Grenzen wollen die Musiker auch in der Musik selbst sprengen. Und da kommt als erstes gleich mal eine E-Gitarre mit auf die Bühne. Dass hier die Neunte Beethovens und europäische Volkslieder intoniert werden, mag allenfalls ein Musikwissenschaftler anhand der hier nicht vorhandenen Partituren erkennen. Ansonsten entsteht eine völlig neue Musik, aus der allenfalls noch Zitate herauszuhören sind. Andererseits bleiben so die Ausflüge in Dissonanzen und Atonalität überschaubar, werden bereichert um Anklänge aus anderen Musikgenres. Dem Zuhörer bleibt auch keine andere Wahl, als die Klangwelten hinzunehmen, denn eine Kommunikation darüber, wer etwa für die Arrangements oder Neukomposition verantwortlich ist oder welche Zutaten im Einzelnen Bestandteile des Ganzen sind, findet nicht statt. Und so verwischen auch die Grenzen zwischen Zitaten und Improvisationen. Ein wahrhaft neues Hörerlebnis.

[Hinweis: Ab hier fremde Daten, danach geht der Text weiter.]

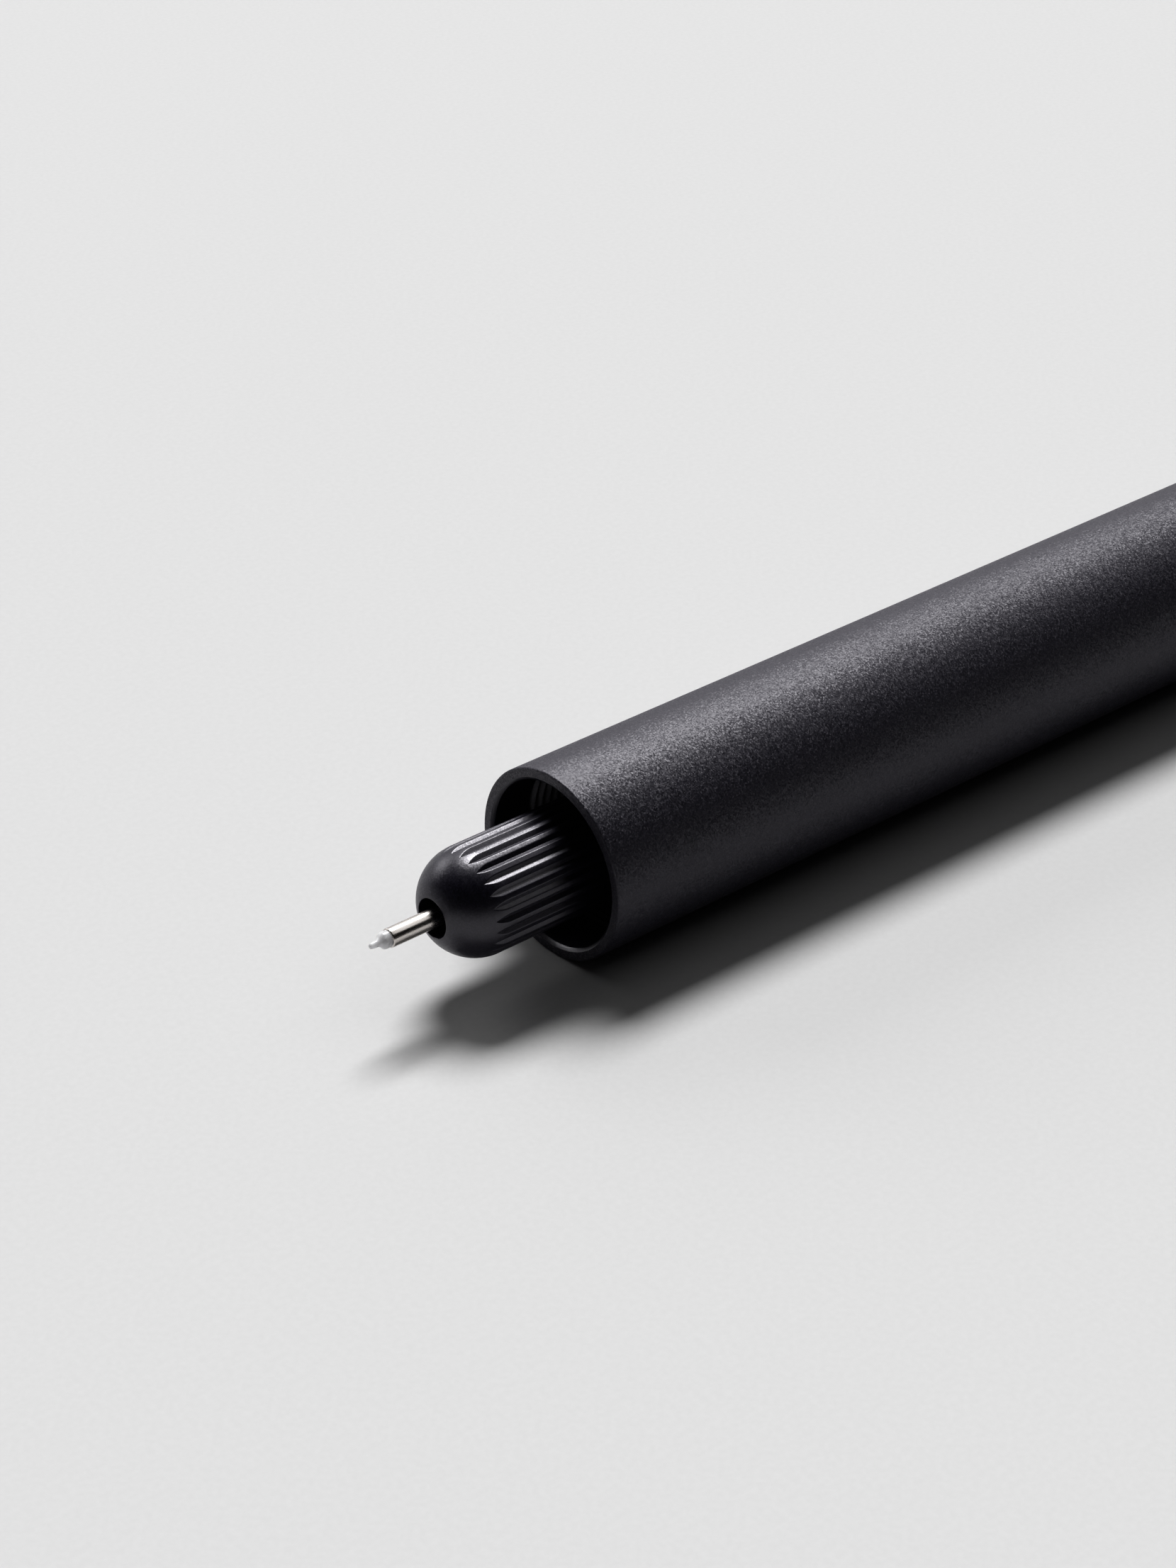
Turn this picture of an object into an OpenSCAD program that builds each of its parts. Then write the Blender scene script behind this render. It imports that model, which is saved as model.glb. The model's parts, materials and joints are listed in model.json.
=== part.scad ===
// Technical pen with a needle tip, a fluted nose that screws into the mouth of a plain
// round barrel, and a twist knob at the rear that draws the refill back into the nose.
// The pen lies on its side along X: tip towards -X, knob towards +X, resting on Z = 0.
// Stations along the pen are counted from the barrel's mouth, negative towards the tip.

/* [Barrel] */
// Outside diameter of the barrel and the knob
barrel_d = 12; // [11.8:0.1:12.6]
// Length of the barrel tube
barrel_len = 112; // [100:1:125]
// Diameter of the bore, which is also the crest of the mouth thread
bore_d = 10.4; // [10.2:0.1:10.6]
// Width of the small chamfer at the mouth's inner edge
mouth_chamfer = 0.2; // [0.05:0.05:0.3]
// Width of the broken outer edges at both ends of the barrel
edge_break = 0.12; // [0.05:0.01:0.2]

/* [Mouth thread] */
// Pitch of the fine thread in the mouth
thread_pitch = 0.6; // [0.5:0.05:0.6]
// Station of the first turn
thread_start = 2.7; // [2.4:0.1:3]
// Number of turns cut in the barrel
thread_turns = 16; // [12:1:16]
// Depth of the thread in the barrel
thread_depth = 0.32; // [0.2:0.02:0.36]

/* [Nose] */
// Diameter of the nose, and of the dome at its front
nose_d = 6.72; // [6.6:0.02:6.9]
// Station of the dome's centre
dome_station = -5.69; // [-6:0.01:-5.4]
// Diameter of the hole that the needle comes out of
nose_hole_d = 2.42; // [2.4:0.02:2.6]
// Number of straight V flutes round the nose
flute_count = 26; // [20:1:32]
// Depth of a flute
flute_depth = 0.16; // [0.1:0.01:0.3]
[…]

Das Publikum findet es großartig. Kaum ist der letzte Akkord verklungen, reißt es die Besucher von den Stühlen und veranlasst sie zu Bravo-Rufen. Einmal mehr ist es dem Düsseldorf-Festival gelungen, seinem Publikum etwas zu bieten, dass es so in seiner Stadt noch nicht erlebt hat. Trotzdem steht der krönende Abschluss noch bevor: Sich nach dem Konzert vor der Tür den feuchten Lappen vom Gesicht ziehen zu können und die frische Abendluft in die Lungen strömen zu spüren.